— DIRECTIONS —
Go through the material below and copy each line where the word "pose" appears.
## Start AVAILABLE RECORDS
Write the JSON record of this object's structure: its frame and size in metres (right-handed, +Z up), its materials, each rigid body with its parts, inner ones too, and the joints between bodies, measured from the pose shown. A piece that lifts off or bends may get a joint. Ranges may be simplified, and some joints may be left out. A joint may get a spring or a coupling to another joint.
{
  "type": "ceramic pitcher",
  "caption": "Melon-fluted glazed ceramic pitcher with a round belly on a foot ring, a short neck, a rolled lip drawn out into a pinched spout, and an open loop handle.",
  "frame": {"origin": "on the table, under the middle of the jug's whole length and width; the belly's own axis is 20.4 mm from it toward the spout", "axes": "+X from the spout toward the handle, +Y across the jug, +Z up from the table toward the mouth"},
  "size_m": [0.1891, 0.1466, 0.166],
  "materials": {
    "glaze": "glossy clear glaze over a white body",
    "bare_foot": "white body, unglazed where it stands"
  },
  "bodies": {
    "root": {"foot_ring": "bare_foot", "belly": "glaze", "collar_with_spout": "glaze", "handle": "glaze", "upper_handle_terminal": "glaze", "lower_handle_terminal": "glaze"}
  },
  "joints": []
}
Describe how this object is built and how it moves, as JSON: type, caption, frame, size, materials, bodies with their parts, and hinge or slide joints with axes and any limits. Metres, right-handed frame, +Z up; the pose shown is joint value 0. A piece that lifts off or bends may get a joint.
## End AVAILABLE RECORDS
— RESPONSE —
Write the JSON record of this object's structure: its frame and size in metres (right-handed, +Z up), its materials, each rigid body with its parts, inner ones too, and the joints between bodies, measured from the pose shown. A piece that lifts off or bends may get a joint. Ranges may be simplified, and some joints may be left out. A joint may get a spring or a coupling to another joint.
Describe how this object is built and how it moves, as JSON: type, caption, frame, size, materials, bodies with their parts, and hinge or slide joints with axes and any limits. Metres, right-handed frame, +Z up; the pose shown is joint value 0. A piece that lifts off or bends may get a joint.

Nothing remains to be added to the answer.